Nano-hydroxyapatite particles were prepared using sol gel chemical precipitation method. The sol was thermally aged at low temperature at 50 °C for 2 h. Upon drying the sol particles agglomerated into a dry gel through van der Waals forces composed of 10–14-nm particles. A crystalline apatite is achieved after sintering at 450 °C resulting in a gained structure of 25–55 nm in diameter. Twenty-five weight percent suspension of nano-hydroxyapatite particles were added to 80% ethyl alcohol and stirred to achieve a homogenous suspension, and the right scaffold of each dog was immersed in the prepared suspension for 15 min under vacuum to insure adequate filling of all pores. Scaffolds were dried at 120 °C for 180 min and the process was repeated two times. Finally, the coated scaffolds were heated at 900 °C for 30 min to ensure proper drying of the particles without changing the chemistry of the particles or the supporting scaffold.
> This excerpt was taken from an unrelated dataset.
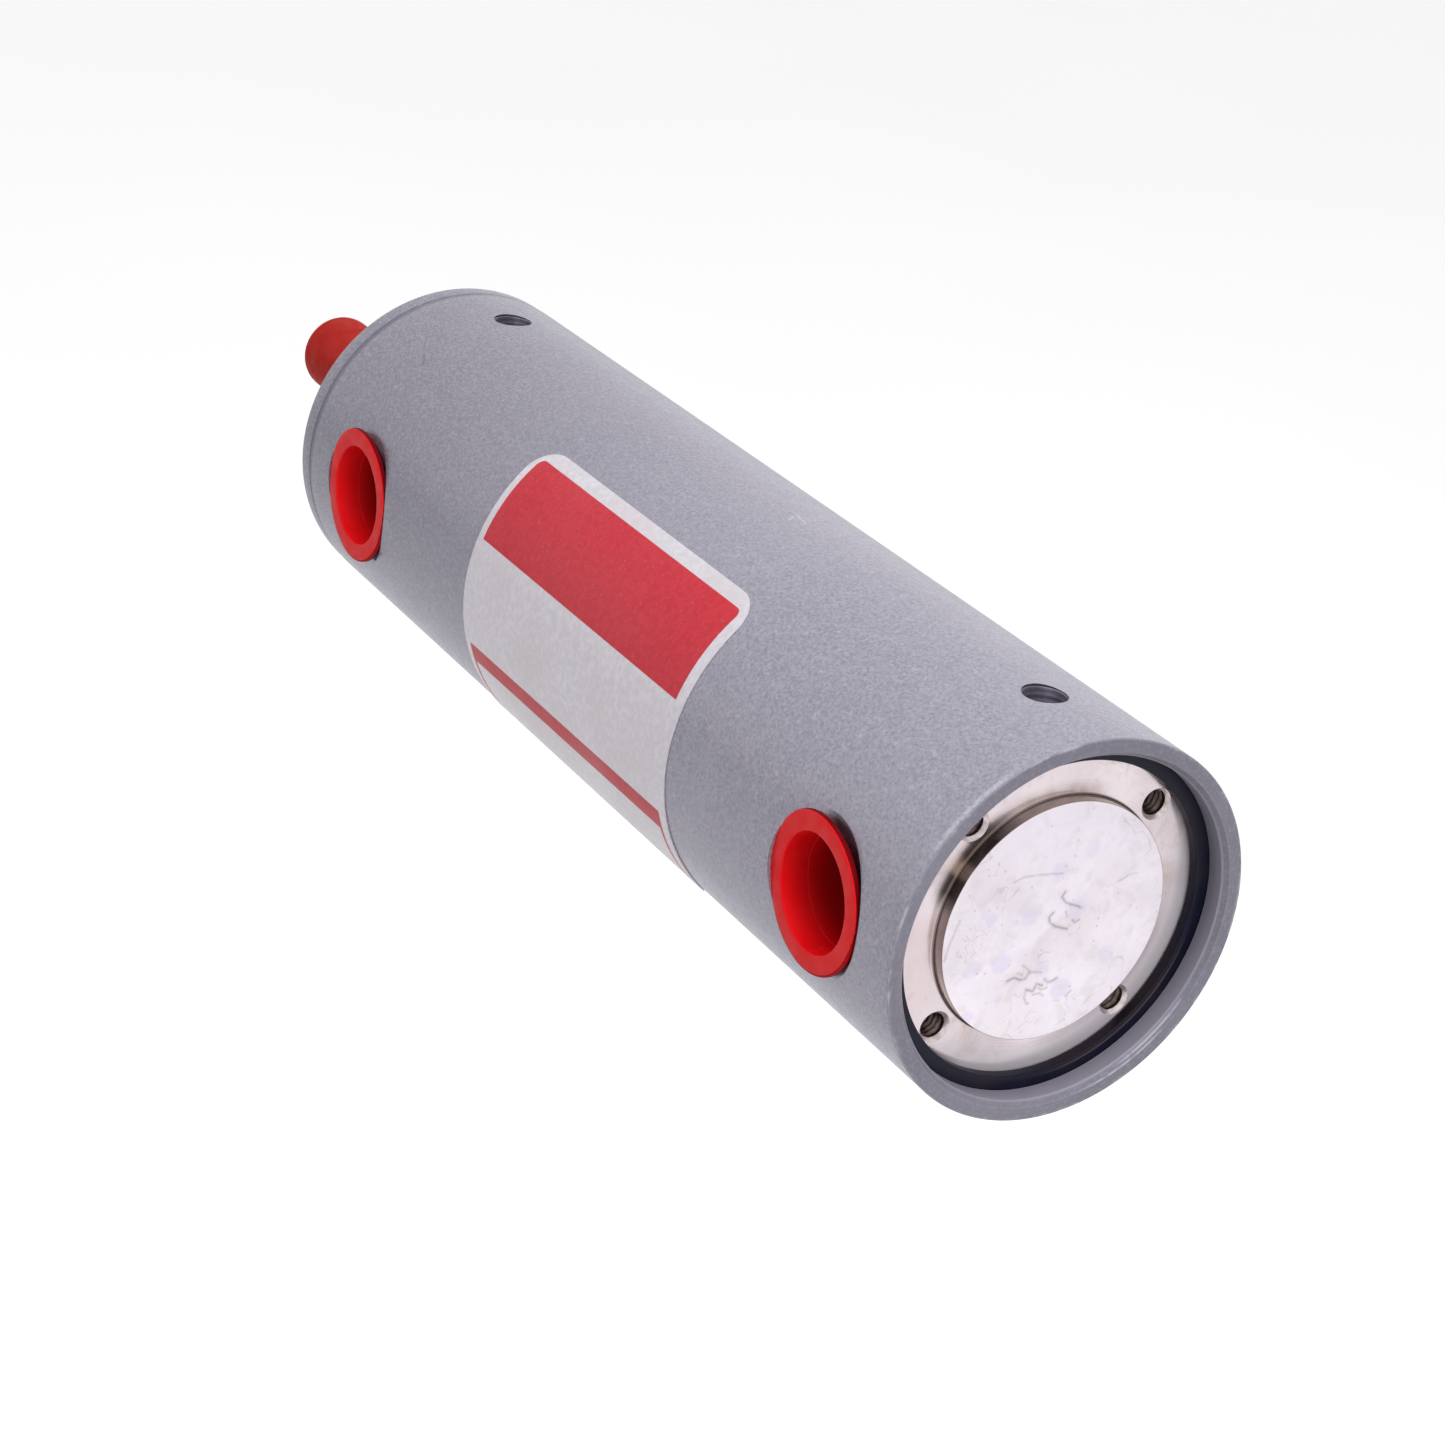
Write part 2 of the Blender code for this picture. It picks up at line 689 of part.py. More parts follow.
def make_piston_nut(material):
    """Hexagonal nut in the piston's pocket."""
    start = PISTON_REAR + NUT_POCKET_DEPTH - SEAT_GAP - NUT_THICKNESS
    corner = NUT_ACROSS_FLATS / math.sqrt(3)
    mesh = bpy.data.meshes.new("piston_nut")
    shape = bmesh.new()
    bmesh.ops.create_cone(
        shape,
        cap_ends=True,
        segments=6,
        radius1=corner * MM,
        radius2=corner * MM,
        depth=NUT_THICKNESS * MM,
    )
    shape.to_mesh(mesh)
    shape.free()
    nut = bpy.data.objects.new("piston_nut", mesh)
    nut.location = ((start + NUT_THICKNESS / 2) * MM, 0.0, 0.0)
    point_along(nut, "+X")
    add_part(nut, material)
    reach = NUT_THICKNESS
    bore = ROD_STUD_RADIUS + ROD_GAP
    profile = [(start + 2 * reach, 0.0), (start + 2 * reach, bore), (start - reach, bore), (start - reach, 0.0)]
    cut(nut, as_cutter(turned("nut_bore", profile, SMALL_STEPS)))
    return nut


def make_rod_o_ring(material):
    radius = ROD_STUD_RADIUS + ROD_GAP + ROD_RING_SECTION
    ring = section_ring("piston_o_ring", piston_ring_place(), radius, ROD_RING_SECTION, SMALL_STEPS)
    return add_part(ring, material)


def make_rod_guides(bushing_material, seal_material, wiper_material):
    """Bushing, pressure seal and wiper that the rod runs through."""
    bushing_start = FRONT_INNER_FACE + SEAT_GAP
    bushing_end = BUSHING_SEAT_END - SEAT_GAP
    bushing = square_ring(
        "rod_bushing", bushing_start, bushing_end, RUNNING_RADIUS, RUNNING_RADIUS + BUSHING_WALL, SMALL_STEPS
    )
    add_part(bushing, bushing_material)
    seal_start = SEAL_GLAND_START + SEAT_GAP
    seal_outer = RUNNING_RADIUS + ROD_SEAL_WIDTH
    seal = lip_ring(
        "rod_seal",
        seal_start,
        seal_start + ROD_SEAL_LENGTH,
        RUNNING_RADIUS,
        seal_outer,
        "start",
        SMALL_STEPS,
    )
    add_part(seal, seal_material)
    outer = RUNNING_RADIUS + WIPER_WIDTH
    lip_end = PILOT_FRONT + WIPER_LIP
    profile = [
        (lip_end, RUNNING_RADIUS + 0.25 * WIPER_WIDTH),
        (PILOT_FRONT, RUNNING_RADIUS + 0.6 * WIPER_WIDTH),
        (PILOT_FRONT, outer),
        (WIPER_SEAT + SEAT_GAP, outer),
        (WIPER_SEAT + SEAT_GAP, ROD_RADIUS + ROD_RELIEF_GAP),
        (PILOT_FRONT - WIPER_LENGTH / 2, RUNNING_RADIUS),
        (lip_end, RUNNING_RADIUS),
    ]
    add_part(turned("rod_wiper", profile, SMALL_STEPS, closed=True), wiper_material)


def rounded_corner(centre_height, centre_radius, size, steps=3):
    """Quarter round from the end face down to the side, as (height, radius) points."""
    points = []
    for i in range(steps + 1):
        angle = math.pi / 2 * (1 - i / steps)
        points.append((centre_height + size * math.sin(angle), centre_radius + size * math.cos(angle)))
    return points


def make_thread_cap(material):
    """Red cup pushed over the rod's thread."""
    inner = ROD_RADIUS + SEAT_GAP
    outer = inner + CAP_WALL
    inside_end = ROD_TIP + SEAT_GAP
    tip = inside_end + CAP_END_WALL
    mouth = tip - CAP_LENGTH
    profile = [(tip, 0.0)]
    profile += rounded_corner(tip - CAP_END_ROUND, outer - CAP_END_ROUND, CAP_END_ROUND)
    profile += [(mouth, outer), (mouth, inner), (inside_end, inner), (inside_end, 0.0)]
    return add_part(turned("rod_thread_cap", profile, SMALL_STEPS), material)


def make_port_plug(name, port_x, material):
    """Flanged, tapered red plug, open as a deep cup with a small step inside."""
    under = SPOTFACE_HEIGHT + SEAT_GAP / 2
    face = under + PLUG_FLANGE_THICKNESS
    floor = face - PLUG_CUP_DEPTH
    step = face - PLUG_STEP_DEPTH
    floor_radius = PLUG_MOUTH_RADIUS - PLUG_CUP_TAPER
    step_radius = PLUG_MOUTH_RADIUS - PLUG_CUP_TAPER * PLUG_STEP_DEPTH / PLUG_CUP_DEPTH
    neck = PORT_RADIUS - SEAT_GAP
    profile = [
        (floor, 0.0),
        (floor, floor_radius - PLUG_STEP),
        (step, step_radius - PLUG_STEP),
        (step, step_radius),
        (face, PLUG_MOUTH_RADIUS),
        (face, PLUG_FLANGE_RADIUS - PLUG_FLANGE_EDGE),
        (face - PLUG_FLANGE_EDGE, PLUG_FLANGE_RADIUS),
        (under, PLUG_FLANGE_RADIUS),
        (under, neck),
        (floor - PLUG_FLOOR, floor_radius - PLUG_STEP + PLUG_WALL),
        (floor - PLUG_FLOOR, 0.0),
    ]
    plug = turned(name, profile, LARGE_STEPS, direction="+Y")
    plug.location = (port_x * MM, 0.0, 0.0)
    return add_part(plug, material)


def label_rows():
    """Distance round the tube and half length of each row of the label's outline."""
    radius = BODY_RADIUS + LABEL_GAP
    half_arc = math.radians(LABEL_HALF_ANGLE) * radius
    half_length = LABEL_LENGTH / 2
    corner = []
    for i in range(LABEL_CORNER_STEPS + 1):
        angle = math.pi / 2 * i / LABEL_CORNER_STEPS
        arc = half_arc - LABEL_CORNER + LABEL_CORNER * math.sin(angle)
        length = half_length - LABEL_CORNER + LABEL_CORNER * math.cos(angle)
        corner.append((arc, length))
    straight = half_arc - LABEL_CORNER
    middle = []
    for i in range(1, LABEL_ARC_STEPS):
        middle.append((straight * (2 * i / LABEL_ARC_STEPS - 1), half_length))
    low = [(-arc, length) for arc, length in reversed(corner)]
    return low + middle + corner


def make_label(material):
    """Thin sheet with rounded corners wrapped round the port side of the tube."""
    rows = label_rows()
    radius = BODY_RADIUS + LABEL_GAP
    centre = BODY_LENGTH / 2 + LABEL_OFFSET
    mesh = bpy.data.meshes.new("product_label")
    shape = bmesh.new()
    bmesh.ops.create_grid(shape, x_segments=1, y_segments=len(rows) - 1, size=1.0)
    for vertex in shape.verts:
        row = round((vertex.co.y + 1.0) / 2.0 * (len(rows) - 1))
        arc, length = rows[row]
        angle = arc / radius
        along = centre + math.copysign(length, vertex.co.x)
        vertex.co = (along * MM, radius * math.cos(angle) * MM, radius * math.sin(angle) * MM)
    bmesh.ops.recalc_face_normals(shape, faces=shape.faces)
    shape.to_mesh(mesh)
    shape.free()
    label = bpy.data.objects.new("product_label", mesh)
    add_part(label, material)
    thicken = label.modifiers.new("thickness", "SOLIDIFY")
    thicken.thickness = LABEL_THICKNESS * MM
    outwards = mesh.polygons[0].normal.y > 0
    thicken.offset = 1.0 if outwards else -1.0
    return label


def build():
    anodised = make_material("anodised_grey", (0.36, 0.35, 0.38), 0.45, 0.6)
    stainless = make_material("stainless_tube", (0.62, 0.61, 0.60), 0.3, 1.0)
    turned_alloy = make_material("turned_alloy", (0.72, 0.70, 0.68), 0.25, 1.0)
    plated_steel = make_material("plated_steel", (0.55, 0.54, 0.50), 0.35, 1.0)
    black_steel = make_material("black_spring_steel", (0.02, 0.02, 0.03), 0.4, 0.8)
    chrome = make_material("ground_chrome", (0.75, 0.75, 0.76), 0.12, 1.0)
    alloy = make_material("plain_aluminium", (0.7, 0.7, 0.72), 0.35, 1.0)
    bronze = make_material("bronze", (0.55, 0.36, 0.16), 0.4, 1.0)
    nitrile = make_material("black_nitrile", (0.02, 0.02, 0.02), 0.6)
    urethane = make_material("amber_urethane", (0.45, 0.27, 0.06), 0.5)
    wear_plastic = make_material("wear_plastic", (0.16, 0.15, 0.13), 0.5)
    red_plastic = make_material("red_plastic", (0.68, 0.03, 0.02), 0.3)
    label_film = make_material("label_film", (0.62, 0.55, 0.57), 0.4)

    rear_port = port_cutter("rear_port", PORT_X)
    front_port = port_cutter("front_port", FRONT_PORT_X)
    rear_side_hole = side_hole_cutter("rear_side_hole", SIDE_HOLE_X)
    front_side_hole = side_hole_cutter("front_side_hole", FRONT_SIDE_HOLE_X)

    make_outer_body(anodised, [rear_port, front_port], [rear_side_hole, front_side_hole])
    make_inner_tube(stainless)
    make_retaining_ring(black_steel)
    make_rear_head(turned_alloy, rear_port, rear_side_hole)
    make_front_head(anodised, front_port, front_side_hole)
    make_head_rings(nitrile)
    make_bumpers(urethane)
    make_piston(alloy)
    make_piston_rings(nitrile, wear_plastic)
    make_rod(chrome)
    make_piston_nut(plated_steel)
    make_rod_o_ring(nitrile)
    make_rod_guides(bronze, nitrile, urethane)
    make_thread_cap(red_plastic)
    make_port_plug("rear_port_plug", PORT_X, red_plastic)
    make_port_plug("front_port_plug", FRONT_PORT_X, red_plastic)
    make_label(label_film)

    bpy.context.view_layer.update()
    for item in PARTS.objects:
        shade_round(item.data)


build()
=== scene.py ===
"""Looks of the double-wall pneumatic cylinder: fine meshes, finishes, light and camera.

Metres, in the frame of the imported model: +X along the axis towards the rod, +Y out of the
ports, +Z out of the side holes. Sizes named here are in millimetres until a mesh is made.
"""

import math

import bmesh
import bpy
from mathutils import Matrix, Vector


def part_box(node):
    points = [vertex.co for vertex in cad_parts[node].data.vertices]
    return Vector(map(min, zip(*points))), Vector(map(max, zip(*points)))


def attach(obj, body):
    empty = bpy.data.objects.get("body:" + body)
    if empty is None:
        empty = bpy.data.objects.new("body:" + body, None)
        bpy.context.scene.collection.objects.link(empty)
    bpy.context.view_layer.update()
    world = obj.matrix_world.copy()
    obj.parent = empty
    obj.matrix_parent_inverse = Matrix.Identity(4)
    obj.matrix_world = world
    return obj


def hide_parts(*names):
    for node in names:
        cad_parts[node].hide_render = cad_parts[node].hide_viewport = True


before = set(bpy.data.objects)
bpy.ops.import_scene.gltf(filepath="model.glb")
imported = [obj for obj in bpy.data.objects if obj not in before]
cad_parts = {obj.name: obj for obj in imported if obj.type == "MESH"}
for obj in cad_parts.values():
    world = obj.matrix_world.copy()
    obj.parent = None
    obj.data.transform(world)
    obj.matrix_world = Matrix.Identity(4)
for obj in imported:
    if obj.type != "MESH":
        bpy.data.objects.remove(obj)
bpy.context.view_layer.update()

MM = 0.001
PI = math.pi


def box_mm(node):
    """A node's lowest and highest corner in millimetres."""
    low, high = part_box(node)
    return low / MM, high / MM


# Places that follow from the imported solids
BODY_LOW, BODY_HIGH = box_mm("outer_body")
REAR_END = BODY_LOW.x
FRONT_END = BODY_HIGH.x
BODY_RADIUS = BODY_HIGH.z
RING_LOW, RING_HIGH = box_mm("rear_retaining_ring")
REAR_HEAD_LOW, REAR_HEAD_HIGH = box_mm("rear_head")
FRONT_HEAD_LOW, FRONT_HEAD_HIGH = box_mm("front_head")
TUBE_LOW, TUBE_HIGH = box_mm("inner_tube")
CAP_LOW, CAP_HIGH = box_mm("rod_thread_cap")
WIPER_START = box_mm("rod_wiper")[0].x
LABEL_LOW, LABEL_HIGH = box_mm("product_label")
PLUG_LOW, PLUG_HIGH = box_mm("rear_port_plug")
FRONT_PLUG_LOW, FRONT_PLUG_HIGH = box_mm("front_port_plug")
REAR_PORT_X = (PLUG_LOW.x + PLUG_HIGH.x) / 2
FRONT_PORT_X = (FRONT_PLUG_LOW.x + FRONT_PLUG_HIGH.x) / 2

# Outer tube
BODY_BORE = 22.92
BODY_EDGE = 0.2
RIM_INNER = 23.57
RIM_CHAMFER = 0.83
GROOVE_RADIUS = 23.92
SPOTFACE_RADIUS = 10.3
SPOTFACE_HEIGHT = 23.9
PORT_RADIUS = 8.75
PORT_FLOOR_RADIUS = 7.9
PORT_FLOOR_HEIGHT = 10.6
SIDE_HOLE_OFFSET = 13.3
SIDE_HOLE_RADIUS = 2.9
SIDE_HOLE_DEPTH = 8.5
REAR_SIDE_X = REAR_END + SIDE_HOLE_OFFSET
FRONT_SIDE_X = FRONT_END - SIDE_HOLE_OFFSET

# The ports and plugs sit a little low, and the plugs lean by some degrees
PORT_TURN = -1.2
PLUG_LEAN_AXIS = (0.495, 0.0, 0.868)
REAR_PLUG_SET = (REAR_PORT_X + 0.2, -1.82, -0.11)
FRONT_PLUG_SET = (FRONT_PORT_X + 0.1, -0.4, 0.02)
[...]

Mercury porosimetery was performed for evaluate pore size and distribution and to measure the total porosity percent of the scaffolds. Pore sizer (Porosimeter, Micromeritics 9320, USA) was used for testing the produced porosity on the nanoscale covering pore diameter in range from 360 to 0.006 μm.

Energy dispersive X-ray analysis (EDX) (INCA Penta FETX3, OXFORD Instruments, Model 6583, England) and X-ray diffraction analysis (XRD) (PANalytical, X Pert PRO, The Netherlands) with Cu target (λ = 1.54 Å), 45 kV, 40 mA, and 2Ɵ (10°–80°) were used to analyze elemental surface composition and crystal structure of the scaffolds. Density of the prepared scaffolds was compared to theoretical density of fully sintered zirconia.

Twelve weeks after healing of the resected ridges, the animals were exposed to the second stage surgery where the created defect size was exposed using the same procedures described previously and each scaffold was seated in its final position. Resorbable collagen membrane (Biomend, Zimmer Inc, CA, USA) was used to cover the exposed surface of the scaffold and soft tissue was gently expanded and sutured to secure proper wound closure using resorbable suture material (Vicryl Rapide 5; Ethicon Inc., Somerville, NY). To increase primary retention, the scaffolds were fixed using resorbable polylactic acid fixation screws (Rapidsorb, Deput Synthes, PA, USA).